YOUR INSTRUCTIONS:
Locate "obj.data.transform(world)" in the listing below, then output the line holding it and every line after it, exactly and with nothing else.

** start DATASET SECTION **

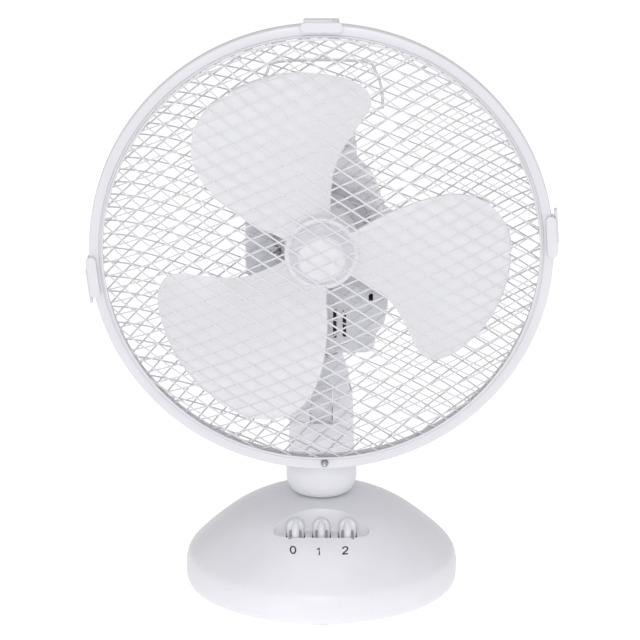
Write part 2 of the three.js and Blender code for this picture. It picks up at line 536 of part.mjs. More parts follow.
// ---- guards ------------------------------------------------------------------------------------------
// A panel of diamond cells, each a frame whose outer edges it shares with its neighbours, pressed along Y.
function meshPanel(pressed) {
  const slope = Math.atan2(CELL_H, CELL_W);
  const innerW = CELL_W / 2 - BAR / 2 / Math.sin(slope);
  const innerH = CELL_H / 2 - BAR / 2 / Math.cos(slope);
  const diamond = (w, h, Kind) => new Kind(points([[w, 0], [0, h], [-w, 0], [0, -h]]));
  const columns = Math.ceil(MESH_R / (CELL_W / 2)) + 1;
  const rows = Math.ceil(MESH_R / (CELL_H / 2)) + 1;
  const cells = [];
  for (let i = -columns; i <= columns; i += 1) {
    for (let j = -rows; j <= rows; j += 1) {
      const [x, z] = [i * CELL_W / 2, j * CELL_H / 2];
      if ((i + j) % 2 !== 0 || Math.hypot(x, z) > MESH_R + CELL_W / 2 - 2) continue;
      const frame = diamond(CELL_W / 2, CELL_H / 2, THREE.Shape);
      frame.holes.push(diamond(innerW, innerH, THREE.Path));
      const g = new THREE.ExtrudeGeometry(frame, { depth: MESH_T, bevelEnabled: false })
        .rotateX(Math.PI / 2)
        .translate(x, 0, z);
      const p = g.getAttribute('position');
      for (let n = 0; n < p.count; n += 1) {
        const [px, pz] = [Math.round(p.getX(n) * 1e3) / 1e3, Math.round(p.getZ(n) * 1e3) / 1e3];
        const front = p.getY(n) < -MESH_T / 2 ? -MESH_T : 0;
        p.setXYZ(n, px, pressed(Math.hypot(px, pz)) + front, pz);
      }
      cells.push(solid(g));
    }
  }
  const disc = rod('y', [0, 0], -120, 20, MESH_R - 0.4, RING_SIDES);
  return wasm.Manifold.union(cells).intersect(disc).translate([0, 0, HEAD_Z]);
}

const FRONT_DEPTH = 27.5;
const REAR_DEPTH = 31;
const pressedFront = (r) => RING_FRONT + 1.8 - FRONT_DEPTH * (1 - Math.min(1, r / MESH_R) ** 3.5);
const pressedRear = (r) => RING_BACK - 1.2 + REAR_DEPTH * (1 - Math.min(1, r / MESH_R) ** 6);

const GUARD_SCREW = [2, HEAD_Z - 139.4];
const guardScrewHole = rod('y', GUARD_SCREW, -70, -40, 1.4, 12);
const frontRim = turnedOnShaft([
  [MESH_R - 1, -62.5], [MESH_R, -62.5], [MESH_R, -56.3], [RIM_R, -56.3], [RIM_R, -54.9], [MESH_R - 1, -54.9],
  [MESH_R - 1, -62.5],
], RING_SIDES);
place('front_guard', cut(meshPanel(pressedFront).add(frontRim), guardScrewHole), GUARD);

const rearRim = turnedOnShaft([
  [MESH_R - 1, -54.6], [RIM_R, -54.6], [RIM_R, -51.8], [MESH_R, -51.8], [MESH_R, -43], [MESH_R - 1, -43],
  [MESH_R - 1, -54.6],
], RING_SIDES);
const rearCentre = turnedOnShaft(ringSection(14.8, 27, -22, -19.5), 24);
const rearMesh = cut(meshPanel(pressedRear), rod('y', [0, HEAD_Z], -60, 20, 26, 24));
place('rear_guard', cut(join(rearMesh, rearRim, rearCentre), guardScrewHole), GUARD);
const nutBlank = rod('y', [0, HEAD_Z], -26.5, -22 - GAP, 21, 12);
place('guard_nut', cut(nutBlank, rod('y', [0, HEAD_Z], -30, -20, 14.8, 32)), WHITE);

const CLIP_ANGLES = [3.6, 90, 187];
const clampProfile = [
  [137.2, RING_FRONT], [RING_R - 1.4, RING_FRONT], [RING_R, RING_FRONT + 1.4], [RING_R, RING_BACK - 1],
  [RING_R - 1, RING_BACK], [137.2, RING_BACK], [137.2, RING_BACK - 1.4], [141.6, RING_BACK - 1.4],
  [141.6, RING_FRONT + 1.4], [137.2, RING_FRONT + 1.4], [137.2, RING_FRONT],
];
// Boxes written as (radius, y, along the ring) are turned to a clip's place.
function onRing(deg, ...pairs) {
  return pairs.map(([low, high]) => box(low, high).rotate([0, -deg, 0]).translate([0, 0, HEAD_Z]));
}
const LUG = [[141.8, RING_BACK + 0.1, -11], [144.8, RING_BACK + 4.6, 11]];
const lugs = CLIP_ANGLES.flatMap((deg) => onRing(deg, LUG, [[141.8, RING_BACK - 0.6, -11], [143, RING_BACK + 0.5, 11]]));
place('guard_clamp_ring', cut(join(turnedOnShaft(clampProfile, RING_SIDES), ...lugs), guardScrewHole), WHITE);

CLIP_ANGLES.forEach((deg, i) => {
  const parts = onRing(
    deg,
    [[137.4, RING_FRONT - 2.2, -12.5], [145.6, RING_FRONT - GAP, 12.5]],
    [[143.9, RING_FRONT - 1, -12.5], [145.6, RING_BACK - 0.3, 12.5]],
    [[144.8, RING_FRONT, -4], [146.6, RING_BACK - 2, 17]],
  );
  place(`guard_clip_${i + 1}`, join(...parts), WHITE);
});

const screwHead = rod('y', GUARD_SCREW, -60.2, RING_FRONT - GAP, 2.4, 16);
place('guard_screw', screwHead.add(rod('y', GUARD_SCREW, -59, -48.5, 1.1, 10)), STEEL);

// ---- carry handle ------------------------------------------------------------------------------------
// A bent wire welded behind the top of the rear guard.
function wire(route, radius, steps) {
  const section = new THREE.Shape();
  section.absarc(0, 0, radius, 0, Math.PI * 2, false);
  const path = new THREE.CatmullRomCurve3(route.map((p) => new THREE.Vector3(...p)), false, 'centripetal');
  return solid(new THREE.ExtrudeGeometry(section, { steps, curveSegments: 3, bevelEnabled: false, extrudePath: path }));
}
const HANDLE = [
  [-38, -19.6, HEAD_Z + 80], [-37.4, -14, HEAD_Z + 90], [-34, -5, HEAD_Z + 99], [-25, 0, HEAD_Z + 105],
  [25, 0, HEAD_Z + 105], [34, -5, HEAD_Z + 99], [37.4, -14, HEAD_Z + 90], [38, -19.6, HEAD_Z + 80],
];
place('carry_handle', wire(HANDLE, 1.2, 24), GUARD);

export default model;
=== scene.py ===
# Visual model of a 9-inch oscillating desk fan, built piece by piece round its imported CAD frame.
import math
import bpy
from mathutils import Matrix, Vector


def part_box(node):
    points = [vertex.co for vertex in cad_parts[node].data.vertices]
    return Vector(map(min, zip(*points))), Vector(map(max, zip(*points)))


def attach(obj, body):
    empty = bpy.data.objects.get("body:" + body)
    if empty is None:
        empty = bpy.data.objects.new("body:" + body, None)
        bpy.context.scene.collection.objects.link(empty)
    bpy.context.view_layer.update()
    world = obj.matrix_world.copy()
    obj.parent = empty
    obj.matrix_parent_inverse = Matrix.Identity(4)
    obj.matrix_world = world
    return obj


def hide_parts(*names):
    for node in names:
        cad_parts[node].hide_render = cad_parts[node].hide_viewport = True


bl_info = {
    "name": "Desk Fan",
    "version": (1, 0, 0),
    "blender": (4, 5, 0),
    "location": "View3D > Sidebar > Desk Fan",
    "description": "Builds the visible pieces of an oscillating desk fan round its CAD frame",
    "category": "Object",
}

import bmesh
import bpy
from bpy.props import FloatProperty, FloatVectorProperty, PointerProperty
from mathutils import Matrix, Vector

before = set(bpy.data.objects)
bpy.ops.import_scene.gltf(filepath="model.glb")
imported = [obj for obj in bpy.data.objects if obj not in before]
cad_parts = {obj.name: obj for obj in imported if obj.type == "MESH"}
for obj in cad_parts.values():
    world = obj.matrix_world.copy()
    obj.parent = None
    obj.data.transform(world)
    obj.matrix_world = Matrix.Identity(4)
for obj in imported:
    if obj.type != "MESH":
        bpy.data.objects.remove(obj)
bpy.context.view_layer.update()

MM = 0.001                     # lengths below are millimetres, and a finished mesh is in metres
SHAFT_LOW, SHAFT_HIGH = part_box("motor_shaft")
HEAD_Z = (SHAFT_LOW.z + SHAFT_HIGH.z) / 2 / MM
BOLT_LOW, BOLT_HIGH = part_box("tilt_bolt")
TILT_Z = (BOLT_LOW.z + BOLT_HIGH.z) / 2 / MM
TILT_CENTRE = (0, 0, TILT_Z)
HEAD_CENTRE = (0, 0, HEAD_Z)
KEY_BOXES = [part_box(f"push_button_{i}") for i in range(3)]
KEY_X = [(low.x + high.x) / 2 / MM for low, high in KEY_BOXES]
KNOB_LOW, KNOB_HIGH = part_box("oscillation_knob")
KNOB_X = (KNOB_LOW.x + KNOB_HIGH.x) / 2 / MM
KNOB_Y = (KNOB_LOW.y + KNOB_HIGH.y) / 2 / MM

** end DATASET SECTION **

TASK OUTPUT:
    obj.data.transform(world)
    obj.matrix_world = Matrix.Identity(4)
for obj in imported:
    if obj.type != "MESH":
        bpy.data.objects.remove(obj)
bpy.context.view_layer.update()

MM = 0.001                     # lengths below are millimetres, and a finished mesh is in metres
SHAFT_LOW, SHAFT_HIGH = part_box("motor_shaft")
HEAD_Z = (SHAFT_LOW.z + SHAFT_HIGH.z) / 2 / MM
BOLT_LOW, BOLT_HIGH = part_box("tilt_bolt")
TILT_Z = (BOLT_LOW.z + BOLT_HIGH.z) / 2 / MM
TILT_CENTRE = (0, 0, TILT_Z)
HEAD_CENTRE = (0, 0, HEAD_Z)
KEY_BOXES = [part_box(f"push_button_{i}") for i in range(3)]
KEY_X = [(low.x + high.x) / 2 / MM for low, high in KEY_BOXES]
KNOB_LOW, KNOB_HIGH = part_box("oscillation_knob")
KNOB_X = (KNOB_LOW.x + KNOB_HIGH.x) / 2 / MM
KNOB_Y = (KNOB_LOW.y + KNOB_HIGH.y) / 2 / MM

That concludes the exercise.